The Society Club crowd offer (… to themselves, I guess?) “The best of all possible things.”  They’re also nice enough to open the door to non-members – or at least they opened the door to me.  We waited a first laughably then uncomfortably long time for our drinks, but this gave me an opportunity to wander the small shop: books on display included a first edition Trainspotting, an early edition of Ezra Pound’s collation of Ernest Fenollosa’s manuscripts, and several Bukowskis.  (Members pay something like a £250 fee, and get £150 to spend on books.)  Meanwhile I listened to the only other customers – one, a portly Spaniard with hair halfway between Weird Al’s and Aragorn’s, and a young man in a felt hat who looked a bit like Pharrell.  The Spaniard was ostensibly trying to take the latter’s picture; he occasionally raised a camera to his eye, but I never heard the shutter click.  The two had just met.  By the time we left, they had made (nebulous) plans to fly to Vancouver the following morning.

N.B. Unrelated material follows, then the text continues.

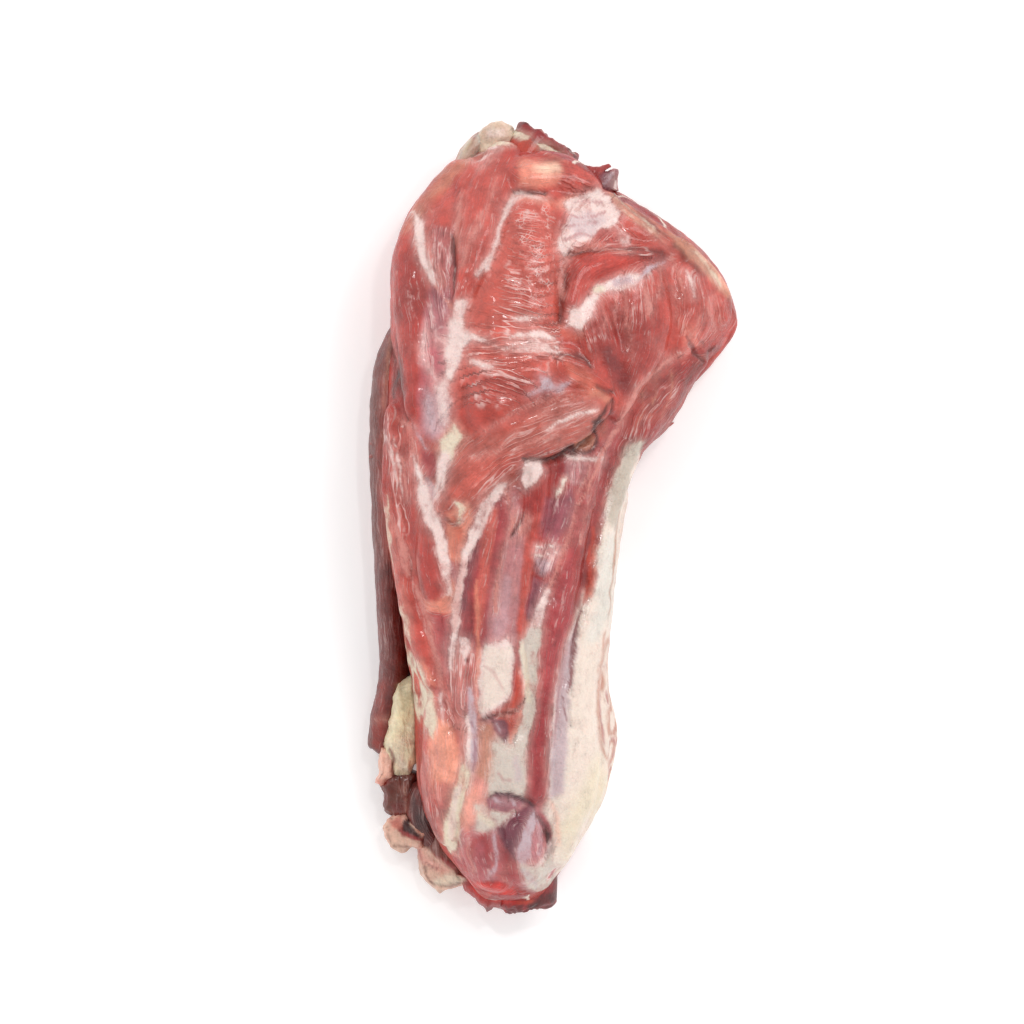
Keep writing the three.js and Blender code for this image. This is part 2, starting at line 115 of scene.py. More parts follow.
# %% The sections, from the head end to the shoulder end
# left x, left y, right x, right y, crown height, ridge place, left edge height, right edge height, bow
SECTIONS = [
    (-30, -127, 0, -128, 37, -0.1, 17, 18, -5),
    (-39, -116, 7.5, -117.5, 46, -0.1, 20, 20, -5),
    (-47, -97, 18, -98.6, 54, -0.1, 22, 23, -3),
    (-49, -76, 22.4, -78.6, 58, -0.1, 24, 25, -2),
    (-50, -56, 19.5, -60, 60, -0.1, 25, 26, 0),
    (-53, -38, 19.5, -44, 61, -0.12, 26, 27, 0),
    (-57, -18, 21, -28, 62, -0.15, 26, 27, 0),
    (-59, 4, 23, -10, 64, -0.15, 27, 27, 1),
    (-59.5, 26, 25.5, 8, 66, -0.15, 28, 27, 2),
    (-58, 48, 30.5, 21, 68, -0.15, 29, 26, 3),
    (-57.5, 70, 40, 31, 68, -0.15, 29, 25, 4),
    (-56.6, 90, 47.5, 44, 66, -0.18, 28, 24, 5.5),
    (-51.4, 106, 54, 53.5, 62, -0.2, 27, 23, 8.5),
    (-42, 117.5, 60.4, 60.6, 56, -0.22, 26, 22, 11),
    (-31.6, 128, 64.6, 68.4, 48, -0.25, 24, 22, 13.5),
]
CROWN_LEFT_POWER = 2.3
CROWN_RIGHT_POWER = 2.05
BELLY_POWER = 3.4
BOW_POWER = 4
CUT_SWELL = 3
CUT_ROUNDING_POWER = 6

# How finely the skin is cut, from end to end, over the crown, underneath and on each cut face
RINGS = 300
CROWN_POINTS = 212
BELLY_POINTS = 40
CUT_RINGS = 36
MEASURING_POINTS = 300


def bed_points(along, turn, inwards=1.0, swell=0.0):
    """Points of the bed; along and turn are arrays, and a turn starts at the right edge, over the crown."""
    row = curve(SECTIONS, along)
    left, right = row[:, 0:2], row[:, 2:4]
    crown, ridge, left_edge, right_edge, bow = row[:, 4:].T
    across, up = np.cos(turn * 2 * np.pi), np.sin(turn * 2 * np.pi)
    side = np.where(across > 0, CROWN_RIGHT_POWER, CROWN_LEFT_POWER)
    power = np.where(up > 0, side, BELLY_POWER)
    reach = np.sign(across) * np.abs(across) ** (2 / power)
    lift = np.sign(up) * np.abs(up) ** (2 / power)
    rim = np.where(reach > 0, ridge + (1 - ridge) * reach, ridge + (1 + ridge) * reach)
    edge = left_edge + (right_edge - left_edge) * (rim + 1) / 2
    rim_height = edge * (1 + np.minimum(lift, 0)) + (crown - edge) * np.maximum(lift, 0)
    place = ridge + (rim - ridge) * inwards
    height = crown / 2 + (rim_height - crown / 2) * inwards
    out = np.stack([left[:, 1] - right[:, 1], right[:, 0] - left[:, 0]], 1)
    out /= np.linalg.norm(out, axis=1)[:, None]
    spot = left + (right - left) * ((place + 1) / 2)[:, None]
    spot += out * (bow * (1 - np.abs(place) ** BOW_POWER))[:, None]
    spot += out * (swell * (1 - inwards**CUT_ROUNDING_POWER))
    return np.column_stack([spot, height])


# %% [markdown]
# The points over the crown are spread evenly by arc length, because a plain turn would crowd them at the
# edges and leave the broad back coarse, just where the seams of fat need sharp borders.


# %% Rings of the bed, evenly spread over the crown
def even_turns(along):
    half = np.linspace(0, 0.5, MEASURING_POINTS)
    over = bed_points(np.full(MEASURING_POINTS, along), half)
    length = np.r_[0, np.cumsum(np.linalg.norm(np.diff(over, axis=0), axis=1))]
    crown = np.interp(np.linspace(0, length[-1], CROWN_POINTS, endpoint=False), length, half)
    belly = 0.5 + 0.5 * np.arange(BELLY_POINTS) / BELLY_POINTS
    return np.r_[crown, belly]


def bed_rings():
    """The whole bed as rings of points, with the part of the neck that each ring belongs to."""
    rings, parts = [], []
    inner = np.sqrt(np.arange(1, CUT_RINGS) / CUT_RINGS)
    turns = even_turns(0.0)
    for inwards in inner:
        rings.append(bed_points(np.zeros_like(turns), turns, inwards, -CUT_SWELL))
        parts.append(-1)
    for along in np.linspace(0, 1, RINGS):
        turns = even_turns(along)
        rings.append(bed_points(np.full_like(turns, along), turns))
        parts.append(0)
    for inwards in inner[::-1]:
        rings.append(bed_points(np.ones_like(turns), turns, inwards, CUT_SWELL))
        parts.append(1)
    return np.array(rings), np.array(parts)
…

Cocktails are a bit expensive, in the £9-14 range – so, I admit, this isn’t exactly an “average punter” place – but the SC crowd aren’t snobs.  Shell out for a well-made drink, and I promise, my next suggestion will be easier on the pocketbook.  (Or ditch me, go to a Wetherspoon’s, and get perschnockered on £3 pints.)

I have a weakness for absinthe, and ordered a Laudanum – absinthe, Campari, Cynar, Amaro, Amaro Montenegro, and bitters, served in a chilled metal chalice with a straight shard of a lemon peel placed flat on top.  Perhaps all the bitters would be a bit much, you wonder?  Herbs and artichoke flavors infringing on the absinthe’s (challice-chilled) clarity of aniseseed?  But the Laudanum was perfect.  The seemingly overcompensatory everything-bitter-and-Italian-in-the-liquor-cabinet approach yielded a result remarkably coherent, a sip simpler than the sum of its parts.  I pondered this while eyeing an early copy of Hidden Faces, Salvador Dalí’s only novel.  (After the cocktails, it was out of my price range.)

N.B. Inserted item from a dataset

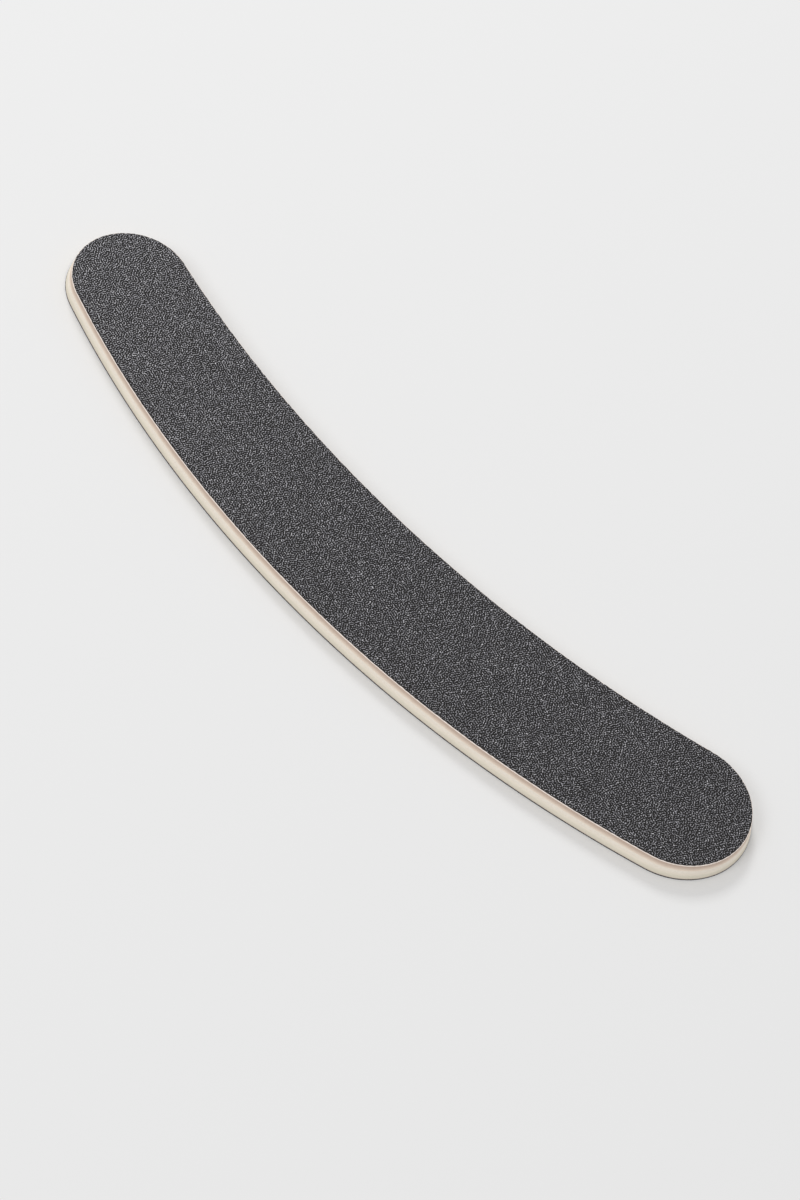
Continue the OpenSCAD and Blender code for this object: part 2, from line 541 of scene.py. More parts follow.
class Shader:
    """Adds nodes to one material and links them."""

    def __init__(self, name: str) -> None:
        """Starts a material with a Principled shader.

        Args:
            name: The material's name.
        """
        self.material = bpy.data.materials.new(name)
        self.material.use_nodes = True
        self.tree = self.material.node_tree
        self.surface = self.tree.nodes["Principled BSDF"]

    def add(
        self, kind: str, inputs: dict[str | int, object], **settings: object
    ) -> bpy.types.Node:
        """Adds a node.

        Args:
            kind: The node's type.
            inputs: A value or an output socket for each input that is set, by the
                input's name or number.
            settings: The node's own properties.

        Returns:
            The node.
        """
        node = self.tree.nodes.new(kind)
        for name, value in settings.items():
            setattr(node, name, value)
        for name, value in inputs.items():
            self.set(node, name, value)
        return node

    def set(self, node: bpy.types.Node, name: str | int, value: object) -> None:
        """Gives one input a value, or links an output socket to it.

        Args:
            node: The node.
            name: The input's name or number.
            value: The value or the output socket.
        """
        if isinstance(value, bpy.types.NodeSocket):
            self.tree.links.new(value, node.inputs[name])
        else:
            node.inputs[name].default_value = value

    def place(self) -> bpy.types.NodeSocket:
        """The surface point, in metres from the board's origin."""
        return self.add("ShaderNodeTexCoord", {}).outputs["Object"]

    def noise(self, size: float, detail: float = 2.0) -> bpy.types.NodeSocket:
        """Cloudy noise, about 0.5 on average, of blotches about as wide as size."""
        inputs = {"Vector": self.place(), "Scale": 1 / size, "Detail": detail}
        return self.add("ShaderNodeTexNoise", inputs).outputs["Fac"]

    def graded(
        self, stops: Sequence[tuple[float, Colour]], cloud: bpy.types.NodeSocket, stray: float
    ) -> bpy.types.NodeSocket:
        """Colours by height, with cloudy borders.

        The height's share of the way up, times 1 - stray, plus the cloud's value times
        stray, is looked up in the colours.

        Args:
            stops: Heights and the linear colours there, from the bottom up.
            cloud: Noise that shifts the borders.
            stray: Share of the whole height by which it shifts them.

        Returns:
            The colour.
        """
        low, high = stops[0][0], stops[-1][0]
        height = self.add("ShaderNodeSeparateXYZ", {"Vector": self.place()}).outputs["Z"]
        inputs = {"Value": height, "From Min": low, "From Max": high, "To Max": 1 - stray}
        share = self.add("ShaderNodeMapRange", inputs).outputs["Result"]
        inputs = {0: cloud, 1: stray, 2: share}
        moved = self.add("ShaderNodeMath", inputs, operation="MULTIPLY_ADD")
        shares = [((z - low) / (high - low), colour) for z, colour in stops]
        stops = [(stray / 2 + (1 - stray) * share, colour) for share, colour in shares]
        return self.ramp(moved.outputs["Value"], stops)

    def ramp(
        self, factor: bpy.types.NodeSocket, stops: Sequence[tuple[float, Colour]]
    ) -> bpy.types.NodeSocket:
        """Colours by a value.

        Args:
            factor: The value.
            stops: Values and the linear colours there, in order.

        Returns:
            The colour.
        """
        node = self.add("ShaderNodeValToRGB", {"Fac": factor})
        band = node.color_ramp
        while len(band.elements) < len(stops):
            band.elements.new(0.5)
        for element, (place, colour) in zip(band.elements, stops, strict=True):
            element.position = place
            element.color = (*colour, 1.0)
        return node.outputs["Color"]

    def paint(
        self, colour: bpy.types.NodeSocket | Sequence[float], roughness: float, specular: float
    ) -> None:
        """Sets the surface's colour and gloss.

        Args:
            colour: A colour and its alpha, or the output socket of a colour.
            roughness: The roughness, the same all over.
            specular: The specular level, the same all over.
        """
        self.set(self.surface, "Base Color", colour)
        self.set(self.surface, "Roughness", roughness)
        self.set(self.surface, "Specular IOR Level", specular)

    def bump(self, height: bpy.types.NodeSocket, depth: float, strength: float) -> None:
        """Roughens the surface.

        Args:
            height: The relief, from 0 to 1.
            depth: The relief's full depth.
            strength: Share of it that shows.
        """
        inputs = {"Height": height, "Distance": depth, "Strength": strength}
        node = self.add("ShaderNodeBump", inputs)
        self.set(self.surface, "Normal", node.outputs["Normal"])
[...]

I like to think the designs are of a thistle. It’s the Scot in me.

After taking a Laudanum to the cranium, you might need something heartier to keep you on your feet.  Now could be the time to get your fish and chips or pie.  But, I recall an old Irish maxim I picked up in a Sligo pub: eights beers is a dinner – nine is a dinner and a drink.

Of course, they were talking about Guinness, which has no place among the 27 taps of rotating craft beers (nor on any shelf in the fully stocked fridge) at the Euston Tap.  Just North of the British Museum and outside Euston Station, the Tap is a great place to recharge your batteries on a hot afternoon or recharge your b.a.c. as the evening slides into night.  It’s also (as I found) an ideal place to sit, drink, and reflect while waiting for your train out of London.

Euston Tap sports 27 rotating taps. A Scotch-egg-toss across the square sits its second half or sister bar, dedicated to craft ciders.

The Tap is glorious on a sunny day.  The upstairs (up an intimidating metal spiral staircase) will be mostly empty.  Its leather couches and stools, comfortably seating 30 or so in the winter months, will be occupied by shy lovers, the weak-kneed who couldn’t snag a table outside, and patrons waiting for the bathroom.  Downstairs the bar is breezy, fresh air and light coming through the tall open door – The Rolling Stones pop up in the mix often, among American R&B hits, afrobeat jams, and surprises from the mid-career Arctic Monkeys.

Something about the Anarchy Quiet Riot (Pacific IPA, 6.6%, £4/pint) said “London,” to me, so I started with that.  The pint was a  dim ruddy, old-furniture amber (not at all like the pale yellowy amber that trapped the infamous mosquito of Michael Crichton’s Jurassic Park).  The flavor was (as advertised) hoppy, woody and warm more than grassy, with an IBU not at all overwhelming.  The ABV is just high enough to be warming; you might notice notes of lamb and plant pulp.

Beavertown’s 8 Ball Rye IPA paired with one of Euston Tap’s perfectly pre-train snack-worthy Scotch eggs.

So maybe after a few pints (or half pints – best leave your prejudice against hen-sized drinks at the door) you might want a snack.  There are crisps behind the bar, but I recommend the Tap’s “Cracking Egg’ – a Scotch egg, light but deceptively filling, a pleasantly herby blend of sausage and breadcrumb fried around an egg cooked to (Scotch-style) perfection, white firm and yolk still runny.  I paired one of these with a half-pint of Beavertown 8 Ball rye IPA (6.2%, £3.10).

Not as attention-seeking as some ryes, this mellow (but still straight-backed, full-bodied and muscular) IPA  would have paired well with a steak and rosemary potatoes.  Its bitterness clings to the roof of the mouth; the boozyness is pleasantly effervescent, definitely good to wash down a pub snack.  Neither the egg nor the beer overpowered the other – in the 8 Ball I noted grapefruit and lemonrind; I watched with pleasure as it descended, leaving its soapy rye foamtrail down the side of the glass.

Finally, I tried the Kerval Plae Ale (5.4%, £5.40), colored like white grapefruit juice, hard Polish honey, and American wheatfields on some August 6-in-the-evening.  A powerful mouthfeel lingers; the smell is faint, like cut grass, a beachside breeze (sans salt – think Lake Erie), with the almost tactile scent of the hops’ bitter particulates.  The Kerval Pale would be refreshing for people not tickled by conventionally “refreshing” beers.

But now your trip must be coming to an end; you have to catch your train to some remoter part of Britain’s shrunken empire.  I did, and failed even to cross the square to the Tap’s second half, a bar dedicated to craft ciders.  Know that you’ve had some of the best (and most inoffensively priced) London has to offer – and, if you’re like me, you’ll be looking for your next ticket Londonward soon.